>> Begin
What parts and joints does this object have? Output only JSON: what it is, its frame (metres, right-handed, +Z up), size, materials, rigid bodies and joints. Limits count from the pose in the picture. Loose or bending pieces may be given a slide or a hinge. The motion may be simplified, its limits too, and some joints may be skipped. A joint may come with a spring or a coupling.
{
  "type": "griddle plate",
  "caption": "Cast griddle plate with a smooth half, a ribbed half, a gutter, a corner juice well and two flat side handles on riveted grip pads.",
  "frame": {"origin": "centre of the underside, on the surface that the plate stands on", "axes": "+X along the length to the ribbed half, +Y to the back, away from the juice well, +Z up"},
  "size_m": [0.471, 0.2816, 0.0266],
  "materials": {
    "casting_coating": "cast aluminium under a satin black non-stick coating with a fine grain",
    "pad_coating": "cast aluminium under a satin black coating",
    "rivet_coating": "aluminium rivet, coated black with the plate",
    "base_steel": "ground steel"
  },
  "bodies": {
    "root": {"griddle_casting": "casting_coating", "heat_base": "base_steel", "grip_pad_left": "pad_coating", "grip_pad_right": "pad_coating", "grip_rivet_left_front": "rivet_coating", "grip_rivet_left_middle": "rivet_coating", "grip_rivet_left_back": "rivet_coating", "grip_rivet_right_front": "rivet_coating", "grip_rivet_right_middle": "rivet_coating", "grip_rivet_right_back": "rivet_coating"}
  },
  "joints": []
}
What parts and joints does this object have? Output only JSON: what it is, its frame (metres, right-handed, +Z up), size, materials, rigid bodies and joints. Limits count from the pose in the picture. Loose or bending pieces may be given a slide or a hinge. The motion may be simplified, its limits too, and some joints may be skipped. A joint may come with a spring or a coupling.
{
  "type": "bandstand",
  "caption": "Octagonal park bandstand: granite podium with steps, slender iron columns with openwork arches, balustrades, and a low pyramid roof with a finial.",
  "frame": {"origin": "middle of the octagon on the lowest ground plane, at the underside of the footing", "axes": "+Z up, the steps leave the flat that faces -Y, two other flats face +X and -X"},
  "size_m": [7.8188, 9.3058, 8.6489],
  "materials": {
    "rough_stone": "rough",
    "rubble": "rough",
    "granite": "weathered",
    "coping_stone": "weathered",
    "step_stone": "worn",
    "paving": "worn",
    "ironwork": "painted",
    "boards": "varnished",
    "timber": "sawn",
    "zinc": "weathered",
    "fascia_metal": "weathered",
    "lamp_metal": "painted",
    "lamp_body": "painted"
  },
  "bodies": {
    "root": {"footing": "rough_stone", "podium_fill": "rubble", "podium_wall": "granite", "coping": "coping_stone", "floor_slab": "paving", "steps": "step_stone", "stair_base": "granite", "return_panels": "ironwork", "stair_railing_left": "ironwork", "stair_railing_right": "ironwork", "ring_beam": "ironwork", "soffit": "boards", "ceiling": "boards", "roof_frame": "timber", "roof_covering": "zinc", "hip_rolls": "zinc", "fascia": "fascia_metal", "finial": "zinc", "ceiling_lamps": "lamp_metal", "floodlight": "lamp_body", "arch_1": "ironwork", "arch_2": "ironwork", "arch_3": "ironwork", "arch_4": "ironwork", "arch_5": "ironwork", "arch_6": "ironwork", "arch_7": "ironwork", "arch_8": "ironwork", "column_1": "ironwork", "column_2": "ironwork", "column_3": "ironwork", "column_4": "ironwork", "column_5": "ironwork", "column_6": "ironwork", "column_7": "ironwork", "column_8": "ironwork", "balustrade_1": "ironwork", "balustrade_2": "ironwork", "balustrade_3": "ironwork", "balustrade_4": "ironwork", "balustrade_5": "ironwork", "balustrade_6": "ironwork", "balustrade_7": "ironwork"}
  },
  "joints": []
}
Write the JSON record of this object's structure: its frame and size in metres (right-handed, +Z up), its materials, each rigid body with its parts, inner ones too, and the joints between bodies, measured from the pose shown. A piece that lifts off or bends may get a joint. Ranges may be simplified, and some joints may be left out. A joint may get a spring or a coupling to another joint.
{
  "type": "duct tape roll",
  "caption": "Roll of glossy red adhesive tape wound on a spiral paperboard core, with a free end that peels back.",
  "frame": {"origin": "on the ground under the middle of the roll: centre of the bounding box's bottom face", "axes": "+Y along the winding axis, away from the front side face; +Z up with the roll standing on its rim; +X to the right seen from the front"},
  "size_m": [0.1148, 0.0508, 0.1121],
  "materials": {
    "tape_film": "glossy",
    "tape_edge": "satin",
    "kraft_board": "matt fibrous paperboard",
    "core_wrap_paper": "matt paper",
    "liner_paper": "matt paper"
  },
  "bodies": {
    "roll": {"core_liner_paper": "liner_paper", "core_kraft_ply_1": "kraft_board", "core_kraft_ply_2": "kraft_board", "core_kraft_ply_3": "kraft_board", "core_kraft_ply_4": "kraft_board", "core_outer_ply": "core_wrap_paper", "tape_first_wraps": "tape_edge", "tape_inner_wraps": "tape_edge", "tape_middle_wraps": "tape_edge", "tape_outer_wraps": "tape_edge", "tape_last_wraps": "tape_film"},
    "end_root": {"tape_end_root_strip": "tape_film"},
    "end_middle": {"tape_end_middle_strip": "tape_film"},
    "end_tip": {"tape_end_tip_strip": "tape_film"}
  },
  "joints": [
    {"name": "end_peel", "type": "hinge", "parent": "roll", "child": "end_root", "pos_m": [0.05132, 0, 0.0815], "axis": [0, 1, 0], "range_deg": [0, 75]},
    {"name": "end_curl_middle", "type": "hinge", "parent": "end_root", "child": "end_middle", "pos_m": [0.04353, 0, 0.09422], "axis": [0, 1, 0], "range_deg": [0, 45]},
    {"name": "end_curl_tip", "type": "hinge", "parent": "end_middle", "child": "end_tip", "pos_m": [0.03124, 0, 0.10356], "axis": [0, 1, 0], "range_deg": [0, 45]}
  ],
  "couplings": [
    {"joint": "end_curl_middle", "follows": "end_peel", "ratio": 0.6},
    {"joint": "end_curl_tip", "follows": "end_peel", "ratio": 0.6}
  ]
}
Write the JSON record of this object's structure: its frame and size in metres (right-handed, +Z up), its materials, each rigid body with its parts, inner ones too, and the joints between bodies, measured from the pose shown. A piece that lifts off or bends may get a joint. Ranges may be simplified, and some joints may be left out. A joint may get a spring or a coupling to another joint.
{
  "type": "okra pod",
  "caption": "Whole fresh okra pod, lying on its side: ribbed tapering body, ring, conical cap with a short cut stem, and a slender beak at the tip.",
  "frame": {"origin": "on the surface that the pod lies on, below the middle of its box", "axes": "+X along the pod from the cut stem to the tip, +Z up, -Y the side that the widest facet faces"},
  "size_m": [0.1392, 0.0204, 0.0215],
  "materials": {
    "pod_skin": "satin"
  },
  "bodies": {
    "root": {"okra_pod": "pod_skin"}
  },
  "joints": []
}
>> End
Task statement:
Repeat every record exactly as written, please.

Response for this exercise:
What parts and joints does this object have? Output only JSON: what it is, its frame (metres, right-handed, +Z up), size, materials, rigid bodies and joints. Limits count from the pose in the picture. Loose or bending pieces may be given a slide or a hinge. The motion may be simplified, its limits too, and some joints may be skipped. A joint may come with a spring or a coupling.
{
  "type": "griddle plate",
  "caption": "Cast griddle plate with a smooth half, a ribbed half, a gutter, a corner juice well and two flat side handles on riveted grip pads.",
  "frame": {"origin": "centre of the underside, on the surface that the plate stands on", "axes": "+X along the length to the ribbed half, +Y to the back, away from the juice well, +Z up"},
  "size_m": [0.471, 0.2816, 0.0266],
  "materials": {
    "casting_coating": "cast aluminium under a satin black non-stick coating with a fine grain",
    "pad_coating": "cast aluminium under a satin black coating",
    "rivet_coating": "aluminium rivet, coated black with the plate",
    "base_steel": "ground steel"
  },
  "bodies": {
    "root": {"griddle_casting": "casting_coating", "heat_base": "base_steel", "grip_pad_left": "pad_coating", "grip_pad_right": "pad_coating", "grip_rivet_left_front": "rivet_coating", "grip_rivet_left_middle": "rivet_coating", "grip_rivet_left_back": "rivet_coating", "grip_rivet_right_front": "rivet_coating", "grip_rivet_right_middle": "rivet_coating", "grip_rivet_right_back": "rivet_coating"}
  },
  "joints": []
}
What parts and joints does this object have? Output only JSON: what it is, its frame (metres, right-handed, +Z up), size, materials, rigid bodies and joints. Limits count from the pose in the picture. Loose or bending pieces may be given a slide or a hinge. The motion may be simplified, its limits too, and some joints may be skipped. A joint may come with a spring or a coupling.
{
  "type": "bandstand",
  "caption": "Octagonal park bandstand: granite podium with steps, slender iron columns with openwork arches, balustrades, and a low pyramid roof with a finial.",
  "frame": {"origin": "middle of the octagon on the lowest ground plane, at the underside of the footing", "axes": "+Z up, the steps leave the flat that faces -Y, two other flats face +X and -X"},
  "size_m": [7.8188, 9.3058, 8.6489],
  "materials": {
    "rough_stone": "rough",
    "rubble": "rough",
    "granite": "weathered",
    "coping_stone": "weathered",
    "step_stone": "worn",
    "paving": "worn",
    "ironwork": "painted",
    "boards": "varnished",
    "timber": "sawn",
    "zinc": "weathered",
    "fascia_metal": "weathered",
    "lamp_metal": "painted",
    "lamp_body": "painted"
  },
  "bodies": {
    "root": {"footing": "rough_stone", "podium_fill": "rubble", "podium_wall": "granite", "coping": "coping_stone", "floor_slab": "paving", "steps": "step_stone", "stair_base": "granite", "return_panels": "ironwork", "stair_railing_left": "ironwork", "stair_railing_right": "ironwork", "ring_beam": "ironwork", "soffit": "boards", "ceiling": "boards", "roof_frame": "timber", "roof_covering": "zinc", "hip_rolls": "zinc", "fascia": "fascia_metal", "finial": "zinc", "ceiling_lamps": "lamp_metal", "floodlight": "lamp_body", "arch_1": "ironwork", "arch_2": "ironwork", "arch_3": "ironwork", "arch_4": "ironwork", "arch_5": "ironwork", "arch_6": "ironwork", "arch_7": "ironwork", "arch_8": "ironwork", "column_1": "ironwork", "column_2": "ironwork", "column_3": "ironwork", "column_4": "ironwork", "column_5": "ironwork", "column_6": "ironwork", "column_7": "ironwork", "column_8": "ironwork", "balustrade_1": "ironwork", "balustrade_2": "ironwork", "balustrade_3": "ironwork", "balustrade_4": "ironwork", "balustrade_5": "ironwork", "balustrade_6": "ironwork", "balustrade_7": "ironwork"}
  },
  "joints": []
}
Write the JSON record of this object's structure: its frame and size in metres (right-handed, +Z up), its materials, each rigid body with its parts, inner ones too, and the joints between bodies, measured from the pose shown. A piece that lifts off or bends may get a joint. Ranges may be simplified, and some joints may be left out. A joint may get a spring or a coupling to another joint.
{
  "type": "duct tape roll",
  "caption": "Roll of glossy red adhesive tape wound on a spiral paperboard core, with a free end that peels back.",
  "frame": {"origin": "on the ground under the middle of the roll: centre of the bounding box's bottom face", "axes": "+Y along the winding axis, away from the front side face; +Z up with the roll standing on its rim; +X to the right seen from the front"},
  "size_m": [0.1148, 0.0508, 0.1121],
  "materials": {
    "tape_film": "glossy",
    "tape_edge": "satin",
    "kraft_board": "matt fibrous paperboard",
    "core_wrap_paper": "matt paper",
    "liner_paper": "matt paper"
  },
  "bodies": {
    "roll": {"core_liner_paper": "liner_paper", "core_kraft_ply_1": "kraft_board", "core_kraft_ply_2": "kraft_board", "core_kraft_ply_3": "kraft_board", "core_kraft_ply_4": "kraft_board", "core_outer_ply": "core_wrap_paper", "tape_first_wraps": "tape_edge", "tape_inner_wraps": "tape_edge", "tape_middle_wraps": "tape_edge", "tape_outer_wraps": "tape_edge", "tape_last_wraps": "tape_film"},
    "end_root": {"tape_end_root_strip": "tape_film"},
    "end_middle": {"tape_end_middle_strip": "tape_film"},
    "end_tip": {"tape_end_tip_strip": "tape_film"}
  },
  "joints": [
    {"name": "end_peel", "type": "hinge", "parent": "roll", "child": "end_root", "pos_m": [0.05132, 0, 0.0815], "axis": [0, 1, 0], "range_deg": [0, 75]},
    {"name": "end_curl_middle", "type": "hinge", "parent": "end_root", "child": "end_middle", "pos_m": [0.04353, 0, 0.09422], "axis": [0, 1, 0], "range_deg": [0, 45]},
    {"name": "end_curl_tip", "type": "hinge", "parent": "end_middle", "child": "end_tip", "pos_m": [0.03124, 0, 0.10356], "axis": [0, 1, 0], "range_deg": [0, 45]}
  ],
  "couplings": [
    {"joint": "end_curl_middle", "follows": "end_peel", "ratio": 0.6},
    {"joint": "end_curl_tip", "follows": "end_peel", "ratio": 0.6}
  ]
}
Write the JSON record of this object's structure: its frame and size in metres (right-handed, +Z up), its materials, each rigid body with its parts, inner ones too, and the joints between bodies, measured from the pose shown. A piece that lifts off or bends may get a joint. Ranges may be simplified, and some joints may be left out. A joint may get a spring or a coupling to another joint.
{
  "type": "okra pod",
  "caption": "Whole fresh okra pod, lying on its side: ribbed tapering body, ring, conical cap with a short cut stem, and a slender beak at the tip.",
  "frame": {"origin": "on the surface that the pod lies on, below the middle of its box", "axes": "+X along the pod from the cut stem to the tip, +Z up, -Y the side that the widest facet faces"},
  "size_m": [0.1392, 0.0204, 0.0215],
  "materials": {
    "pod_skin": "satin"
  },
  "bodies": {
    "root": {"okra_pod": "pod_skin"}
  },
  "joints": []
}